Provided data |
# # # #

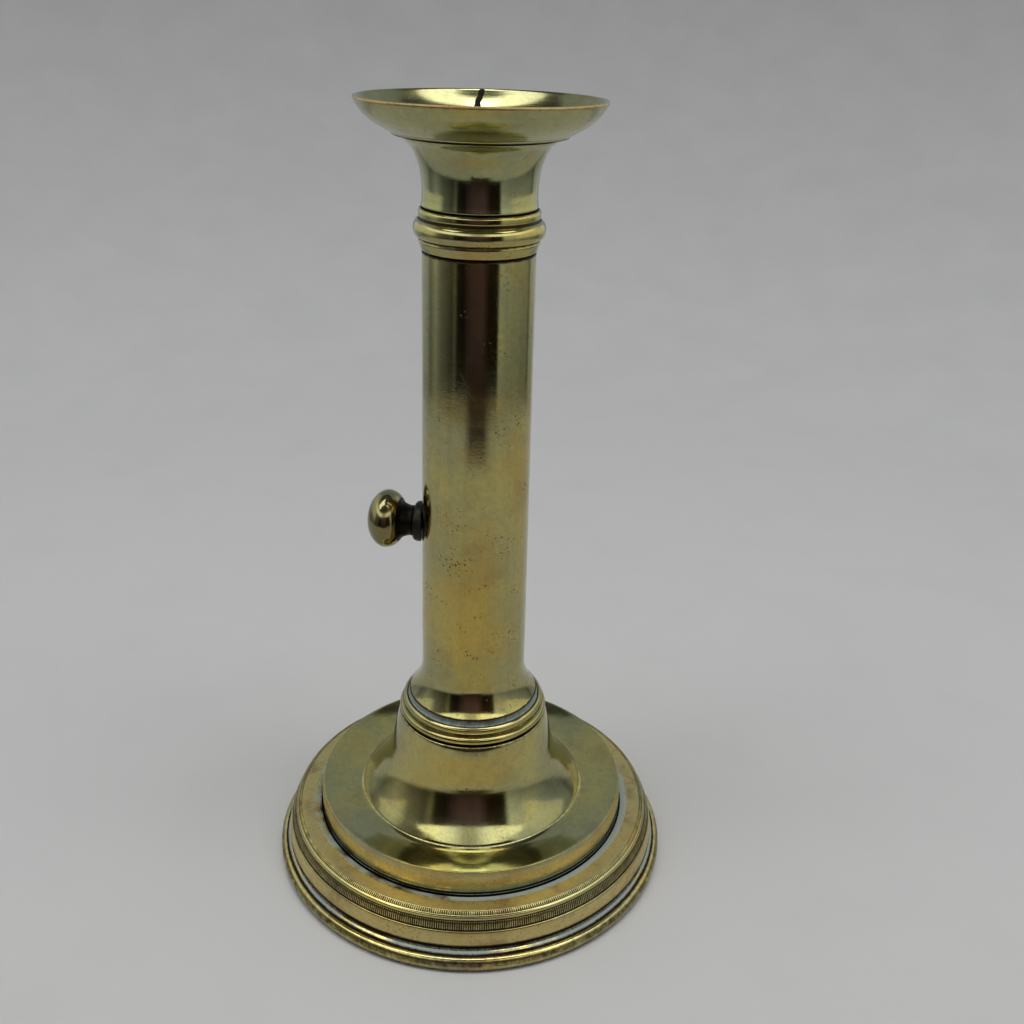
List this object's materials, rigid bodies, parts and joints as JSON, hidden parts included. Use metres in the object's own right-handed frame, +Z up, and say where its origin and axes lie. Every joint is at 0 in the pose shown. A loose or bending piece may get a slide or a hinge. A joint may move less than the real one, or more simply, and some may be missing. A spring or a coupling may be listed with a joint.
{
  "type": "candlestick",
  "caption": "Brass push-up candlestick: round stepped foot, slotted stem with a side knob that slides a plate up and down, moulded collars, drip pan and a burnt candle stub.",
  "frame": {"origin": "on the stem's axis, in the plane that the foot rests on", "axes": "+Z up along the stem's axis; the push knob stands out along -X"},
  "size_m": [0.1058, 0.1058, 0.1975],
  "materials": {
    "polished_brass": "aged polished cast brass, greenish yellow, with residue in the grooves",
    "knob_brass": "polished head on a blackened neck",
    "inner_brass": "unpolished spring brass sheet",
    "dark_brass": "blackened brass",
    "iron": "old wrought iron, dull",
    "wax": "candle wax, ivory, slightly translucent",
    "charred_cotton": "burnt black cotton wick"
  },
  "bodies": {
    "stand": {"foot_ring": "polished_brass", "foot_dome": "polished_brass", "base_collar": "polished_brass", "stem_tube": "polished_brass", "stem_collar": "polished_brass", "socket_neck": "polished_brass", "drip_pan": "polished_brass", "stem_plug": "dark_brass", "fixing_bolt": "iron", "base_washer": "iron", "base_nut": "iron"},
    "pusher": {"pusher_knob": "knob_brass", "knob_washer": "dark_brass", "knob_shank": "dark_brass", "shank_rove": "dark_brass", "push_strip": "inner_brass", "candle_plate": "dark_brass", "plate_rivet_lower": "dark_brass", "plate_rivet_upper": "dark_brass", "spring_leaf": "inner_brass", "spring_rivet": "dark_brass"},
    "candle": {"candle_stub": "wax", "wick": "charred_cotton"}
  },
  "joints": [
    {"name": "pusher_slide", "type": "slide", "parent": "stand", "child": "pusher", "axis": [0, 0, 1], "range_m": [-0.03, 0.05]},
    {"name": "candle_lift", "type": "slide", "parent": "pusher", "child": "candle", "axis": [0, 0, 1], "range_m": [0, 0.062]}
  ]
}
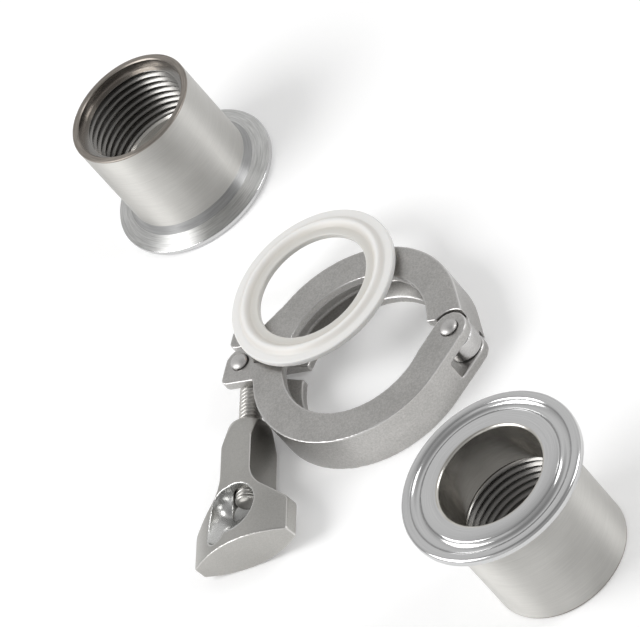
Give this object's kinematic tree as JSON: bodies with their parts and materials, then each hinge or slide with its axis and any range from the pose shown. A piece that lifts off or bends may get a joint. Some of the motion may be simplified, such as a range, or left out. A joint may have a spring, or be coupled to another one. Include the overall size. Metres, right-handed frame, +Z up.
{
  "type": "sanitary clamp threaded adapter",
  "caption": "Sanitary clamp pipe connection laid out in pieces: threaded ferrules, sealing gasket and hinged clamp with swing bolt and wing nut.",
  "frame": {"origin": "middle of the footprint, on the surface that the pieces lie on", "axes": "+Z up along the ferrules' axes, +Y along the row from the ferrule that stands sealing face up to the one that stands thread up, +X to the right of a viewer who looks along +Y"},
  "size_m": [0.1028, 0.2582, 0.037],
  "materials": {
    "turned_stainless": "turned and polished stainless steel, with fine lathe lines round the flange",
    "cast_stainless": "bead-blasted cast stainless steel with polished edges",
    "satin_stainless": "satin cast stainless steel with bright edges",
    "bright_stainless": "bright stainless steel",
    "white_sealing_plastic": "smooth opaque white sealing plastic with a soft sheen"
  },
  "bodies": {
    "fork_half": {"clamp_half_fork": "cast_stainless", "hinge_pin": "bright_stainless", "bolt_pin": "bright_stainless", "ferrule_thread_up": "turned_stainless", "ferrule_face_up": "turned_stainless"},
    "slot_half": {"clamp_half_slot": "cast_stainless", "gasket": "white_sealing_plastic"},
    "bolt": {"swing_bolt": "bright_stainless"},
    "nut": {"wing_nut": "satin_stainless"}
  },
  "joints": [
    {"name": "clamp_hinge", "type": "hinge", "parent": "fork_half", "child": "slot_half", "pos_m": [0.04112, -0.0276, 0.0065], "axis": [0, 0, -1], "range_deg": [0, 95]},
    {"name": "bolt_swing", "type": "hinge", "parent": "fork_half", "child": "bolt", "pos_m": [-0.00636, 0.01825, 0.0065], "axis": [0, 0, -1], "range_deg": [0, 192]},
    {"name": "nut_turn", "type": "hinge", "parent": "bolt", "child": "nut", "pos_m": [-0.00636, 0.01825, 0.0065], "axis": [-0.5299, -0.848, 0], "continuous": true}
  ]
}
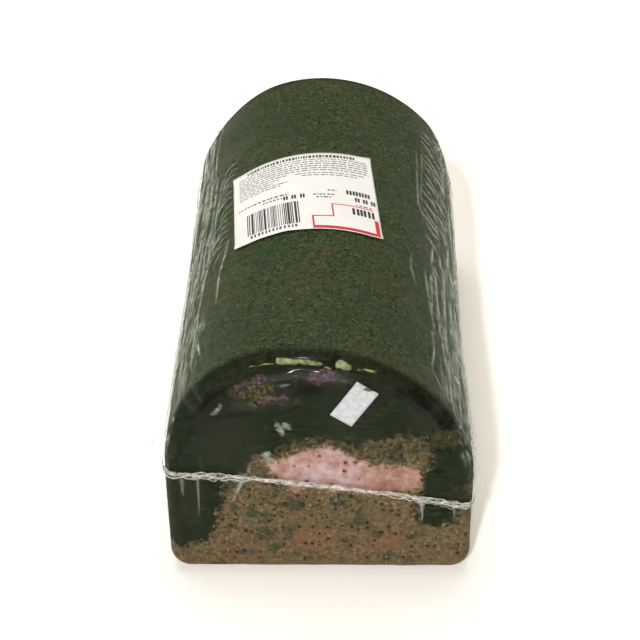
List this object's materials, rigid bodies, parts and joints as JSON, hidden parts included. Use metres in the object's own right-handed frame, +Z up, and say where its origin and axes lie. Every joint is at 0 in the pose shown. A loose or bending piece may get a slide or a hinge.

# # # #

Given exercise | Quote each line of the listing above exactly.

Exercise result |
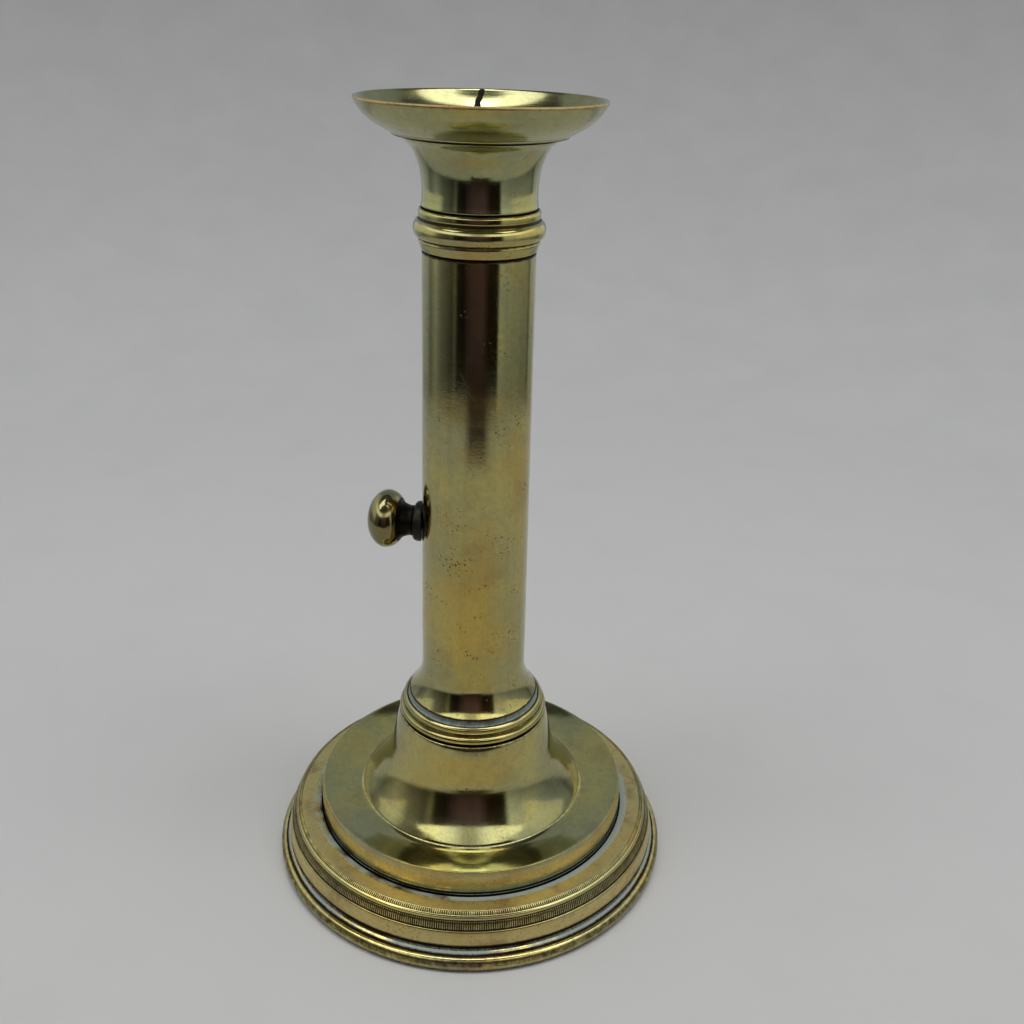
List this object's materials, rigid bodies, parts and joints as JSON, hidden parts included. Use metres in the object's own right-handed frame, +Z up, and say where its origin and axes lie. Every joint is at 0 in the pose shown. A loose or bending piece may get a slide or a hinge. A joint may move less than the real one, or more simply, and some may be missing. A spring or a coupling may be listed with a joint.
{
  "type": "candlestick",
  "caption": "Brass push-up candlestick: round stepped foot, slotted stem with a side knob that slides a plate up and down, moulded collars, drip pan and a burnt candle stub.",
  "frame": {"origin": "on the stem's axis, in the plane that the foot rests on", "axes": "+Z up along the stem's axis; the push knob stands out along -X"},
  "size_m": [0.1058, 0.1058, 0.1975],
  "materials": {
    "polished_brass": "aged polished cast brass, greenish yellow, with residue in the grooves",
    "knob_brass": "polished head on a blackened neck",
    "inner_brass": "unpolished spring brass sheet",
    "dark_brass": "blackened brass",
    "iron": "old wrought iron, dull",
    "wax": "candle wax, ivory, slightly translucent",
    "charred_cotton": "burnt black cotton wick"
  },
  "bodies": {
    "stand": {"foot_ring": "polished_brass", "foot_dome": "polished_brass", "base_collar": "polished_brass", "stem_tube": "polished_brass", "stem_collar": "polished_brass", "socket_neck": "polished_brass", "drip_pan": "polished_brass", "stem_plug": "dark_brass", "fixing_bolt": "iron", "base_washer": "iron", "base_nut": "iron"},
    "pusher": {"pusher_knob": "knob_brass", "knob_washer": "dark_brass", "knob_shank": "dark_brass", "shank_rove": "dark_brass", "push_strip": "inner_brass", "candle_plate": "dark_brass", "plate_rivet_lower": "dark_brass", "plate_rivet_upper": "dark_brass", "spring_leaf": "inner_brass", "spring_rivet": "dark_brass"},
    "candle": {"candle_stub": "wax", "wick": "charred_cotton"}
  },
  "joints": [
    {"name": "pusher_slide", "type": "slide", "parent": "stand", "child": "pusher", "axis": [0, 0, 1], "range_m": [-0.03, 0.05]},
    {"name": "candle_lift", "type": "slide", "parent": "pusher", "child": "candle", "axis": [0, 0, 1], "range_m": [0, 0.062]}
  ]
}
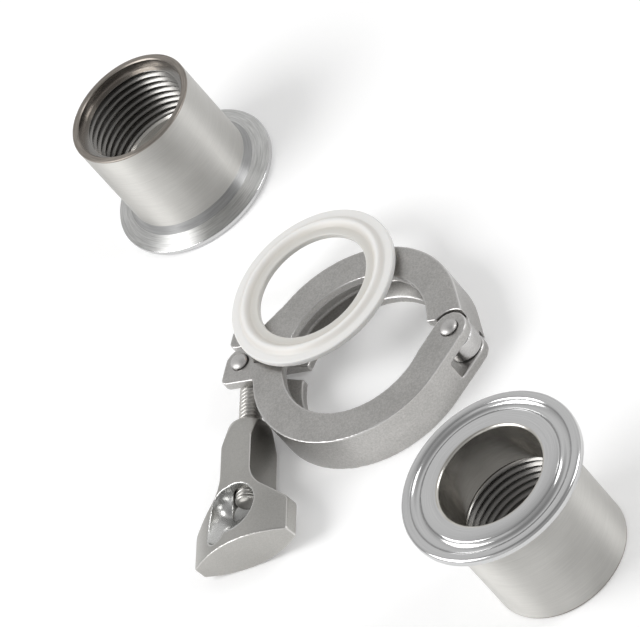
Give this object's kinematic tree as JSON: bodies with their parts and materials, then each hinge or slide with its axis and any range from the pose shown. A piece that lifts off or bends may get a joint. Some of the motion may be simplified, such as a range, or left out. A joint may have a spring, or be coupled to another one. Include the overall size. Metres, right-handed frame, +Z up.
{
  "type": "sanitary clamp threaded adapter",
  "caption": "Sanitary clamp pipe connection laid out in pieces: threaded ferrules, sealing gasket and hinged clamp with swing bolt and wing nut.",
  "frame": {"origin": "middle of the footprint, on the surface that the pieces lie on", "axes": "+Z up along the ferrules' axes, +Y along the row from the ferrule that stands sealing face up to the one that stands thread up, +X to the right of a viewer who looks along +Y"},
  "size_m": [0.1028, 0.2582, 0.037],
  "materials": {
    "turned_stainless": "turned and polished stainless steel, with fine lathe lines round the flange",
    "cast_stainless": "bead-blasted cast stainless steel with polished edges",
    "satin_stainless": "satin cast stainless steel with bright edges",
    "bright_stainless": "bright stainless steel",
    "white_sealing_plastic": "smooth opaque white sealing plastic with a soft sheen"
  },
  "bodies": {
    "fork_half": {"clamp_half_fork": "cast_stainless", "hinge_pin": "bright_stainless", "bolt_pin": "bright_stainless", "ferrule_thread_up": "turned_stainless", "ferrule_face_up": "turned_stainless"},
    "slot_half": {"clamp_half_slot": "cast_stainless", "gasket": "white_sealing_plastic"},
    "bolt": {"swing_bolt": "bright_stainless"},
    "nut": {"wing_nut": "satin_stainless"}
  },
  "joints": [
    {"name": "clamp_hinge", "type": "hinge", "parent": "fork_half", "child": "slot_half", "pos_m": [0.04112, -0.0276, 0.0065], "axis": [0, 0, -1], "range_deg": [0, 95]},
    {"name": "bolt_swing", "type": "hinge", "parent": "fork_half", "child": "bolt", "pos_m": [-0.00636, 0.01825, 0.0065], "axis": [0, 0, -1], "range_deg": [0, 192]},
    {"name": "nut_turn", "type": "hinge", "parent": "bolt", "child": "nut", "pos_m": [-0.00636, 0.01825, 0.0065], "axis": [-0.5299, -0.848, 0], "continuous": true}
  ]
}
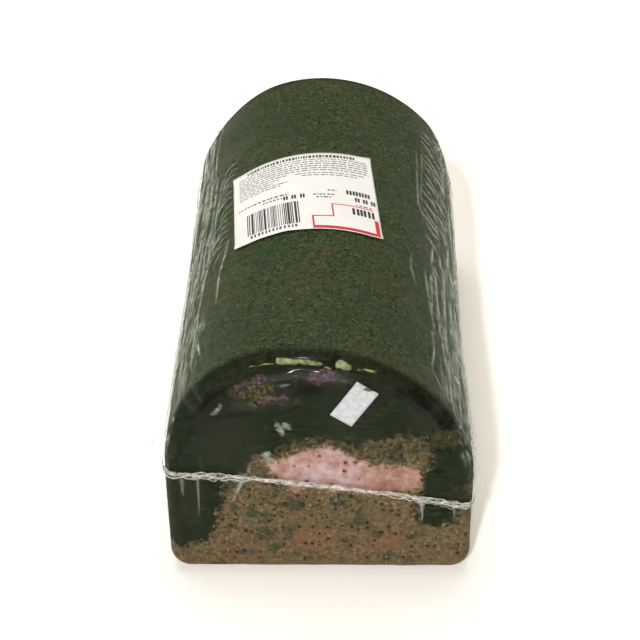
List this object's materials, rigid bodies, parts and joints as JSON, hidden parts included. Use metres in the object's own right-handed frame, +Z up, and say where its origin and axes lie. Every joint is at 0 in the pose shown. A loose or bending piece may get a slide or a hinge.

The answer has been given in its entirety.